Out of the lines below, please list those that hold the string "code".

BEGIN Material

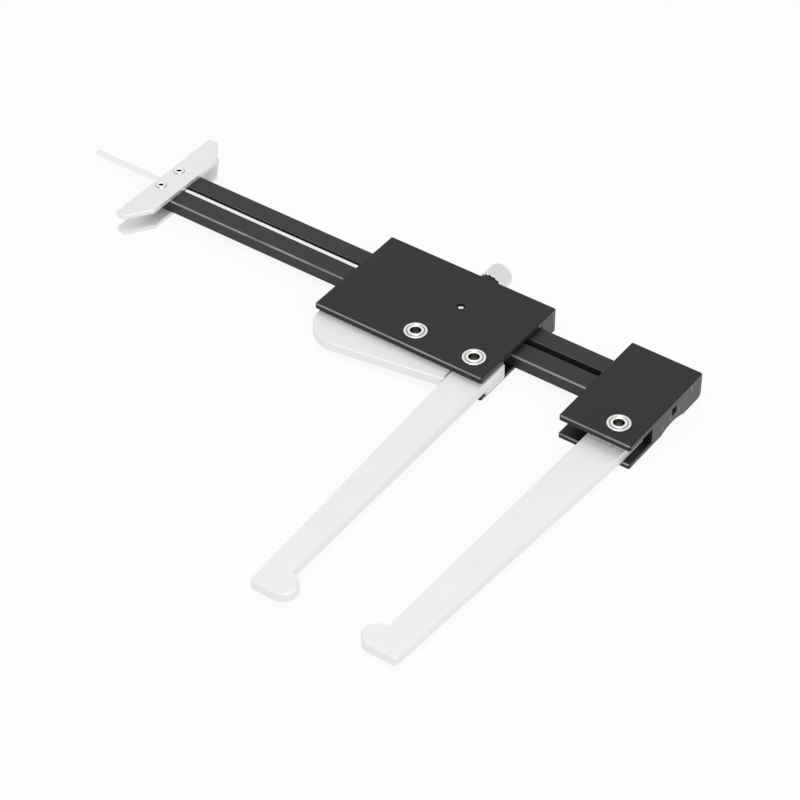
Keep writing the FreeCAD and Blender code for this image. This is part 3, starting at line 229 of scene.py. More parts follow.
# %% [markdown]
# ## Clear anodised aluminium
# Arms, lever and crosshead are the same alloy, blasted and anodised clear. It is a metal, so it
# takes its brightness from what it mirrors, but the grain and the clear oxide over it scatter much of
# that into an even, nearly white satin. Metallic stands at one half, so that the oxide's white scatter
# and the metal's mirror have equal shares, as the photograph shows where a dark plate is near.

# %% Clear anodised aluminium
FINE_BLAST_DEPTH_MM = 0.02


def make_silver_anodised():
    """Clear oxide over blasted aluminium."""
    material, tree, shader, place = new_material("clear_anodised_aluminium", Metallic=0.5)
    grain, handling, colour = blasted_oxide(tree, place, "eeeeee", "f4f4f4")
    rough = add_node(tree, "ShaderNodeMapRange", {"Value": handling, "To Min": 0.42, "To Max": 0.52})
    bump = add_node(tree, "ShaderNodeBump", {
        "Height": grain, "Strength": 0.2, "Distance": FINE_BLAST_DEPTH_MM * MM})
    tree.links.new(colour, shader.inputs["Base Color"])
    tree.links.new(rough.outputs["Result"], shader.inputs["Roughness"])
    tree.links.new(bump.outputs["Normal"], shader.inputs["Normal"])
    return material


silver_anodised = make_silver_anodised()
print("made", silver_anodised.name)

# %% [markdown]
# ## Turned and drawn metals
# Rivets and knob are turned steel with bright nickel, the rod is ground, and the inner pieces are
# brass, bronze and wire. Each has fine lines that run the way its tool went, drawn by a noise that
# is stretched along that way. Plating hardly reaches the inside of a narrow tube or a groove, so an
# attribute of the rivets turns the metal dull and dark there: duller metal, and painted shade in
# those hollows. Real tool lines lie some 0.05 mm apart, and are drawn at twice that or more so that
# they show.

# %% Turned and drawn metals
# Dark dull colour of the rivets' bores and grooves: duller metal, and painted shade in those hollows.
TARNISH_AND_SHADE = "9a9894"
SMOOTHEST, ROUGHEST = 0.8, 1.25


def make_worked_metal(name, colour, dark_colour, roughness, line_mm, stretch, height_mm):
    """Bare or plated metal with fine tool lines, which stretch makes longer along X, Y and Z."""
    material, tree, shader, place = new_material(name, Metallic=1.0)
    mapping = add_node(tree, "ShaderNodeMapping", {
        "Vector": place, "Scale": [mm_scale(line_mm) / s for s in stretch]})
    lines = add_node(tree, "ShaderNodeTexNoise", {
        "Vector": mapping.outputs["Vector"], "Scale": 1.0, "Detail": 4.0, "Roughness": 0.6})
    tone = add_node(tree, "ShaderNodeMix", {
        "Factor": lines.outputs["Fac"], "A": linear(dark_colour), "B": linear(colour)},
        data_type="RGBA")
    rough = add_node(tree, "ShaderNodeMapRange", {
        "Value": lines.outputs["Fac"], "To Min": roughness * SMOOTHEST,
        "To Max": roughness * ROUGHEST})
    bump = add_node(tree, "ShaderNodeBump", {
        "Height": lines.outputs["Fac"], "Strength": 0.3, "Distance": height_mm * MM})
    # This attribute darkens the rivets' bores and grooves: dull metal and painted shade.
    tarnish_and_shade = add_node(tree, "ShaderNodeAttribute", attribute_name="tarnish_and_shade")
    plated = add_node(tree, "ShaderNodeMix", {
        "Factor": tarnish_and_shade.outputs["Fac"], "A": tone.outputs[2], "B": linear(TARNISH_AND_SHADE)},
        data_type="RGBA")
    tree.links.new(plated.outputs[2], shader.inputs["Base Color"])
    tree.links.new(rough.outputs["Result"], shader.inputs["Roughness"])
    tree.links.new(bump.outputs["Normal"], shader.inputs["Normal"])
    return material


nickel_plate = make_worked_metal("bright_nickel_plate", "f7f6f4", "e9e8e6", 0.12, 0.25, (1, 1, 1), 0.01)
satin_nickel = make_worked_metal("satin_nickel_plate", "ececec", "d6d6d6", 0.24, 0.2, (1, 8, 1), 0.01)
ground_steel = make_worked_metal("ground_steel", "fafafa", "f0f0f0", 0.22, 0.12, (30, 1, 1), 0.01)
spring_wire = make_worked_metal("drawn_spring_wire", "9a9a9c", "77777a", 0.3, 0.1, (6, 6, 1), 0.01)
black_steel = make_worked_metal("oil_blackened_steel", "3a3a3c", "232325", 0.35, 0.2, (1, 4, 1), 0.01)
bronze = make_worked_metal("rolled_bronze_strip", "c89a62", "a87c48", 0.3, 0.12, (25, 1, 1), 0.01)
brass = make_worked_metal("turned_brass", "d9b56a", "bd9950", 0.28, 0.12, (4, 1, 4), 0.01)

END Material
BEGIN Material

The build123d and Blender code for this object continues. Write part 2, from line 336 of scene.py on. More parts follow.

END Material

# Task answer:
Keep writing the FreeCAD and Blender code for this image. This is part 3, starting at line 229 of scene.py. More parts follow.
The build123d and Blender code for this object continues. Write part 2, from line 336 of scene.py on. More parts follow.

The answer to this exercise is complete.